Despite all his crafty skills Vajpayee was never a Secular person in his core. The extremely calculated yet inflamtory propoganda and ‘dislike’ (if not hate) speach is not hidden before anyone. To cite a few occasions it is placed on record the role played by him during the anti-reservation campaign in early 80s, the anti-Muslim speach in Assam elections in 1983, Advani’s rath yatra, against the implementation of Mandal Commission report ensuring reservation to people from OBC background, the speach ahead of the demolition of Babri Masjid and so on so forth.
Today we hear Modi’s and Amit Shah’s poisonous propaganda about immigrant Muslims in North East, however Vajpayee has been the true missionary and classical champion of the Communal-Casteist-Fascist politics that combined Hindutva corporates and corporatisation of Hindutva through his art and craft.
Vajpayee was utter loyal to RSS. He believed in a nation based on the ideology of Hindutva – in Cultural Nationalism, in Hindu Rastra. For his entire life he consistently worked to convert the Socialist Secular Democratic Republic of India into Hindu land. The pitrubu and punyabu as referred by Savarkar framed the kingpin of his ideology. He was closely associated with Golwalkar popularly known as Guruji. He followed every aspect of Hindutva in letter and spirit.

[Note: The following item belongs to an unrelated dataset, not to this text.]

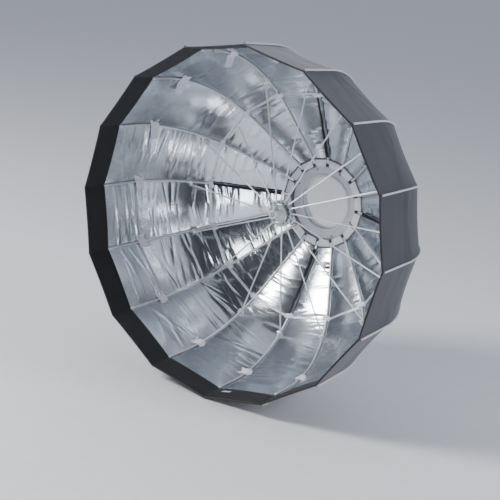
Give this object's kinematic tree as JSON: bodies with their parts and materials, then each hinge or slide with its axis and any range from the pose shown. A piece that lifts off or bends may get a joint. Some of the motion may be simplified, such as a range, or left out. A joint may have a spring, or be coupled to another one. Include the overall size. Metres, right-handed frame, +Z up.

Death is the eventual truth of human existence – an irreversible reality. However it cannot be a reason for shifting ones political ideology and principle. The Indian intellectual and socio-political classes representing the oppressed, exploited and marginalised should be strong enough to be assertive of the political different they hold with Fascist, Casteist and Capitalists forces and individuals instead of flirty fiddles to mud themselves and their fellow comrades.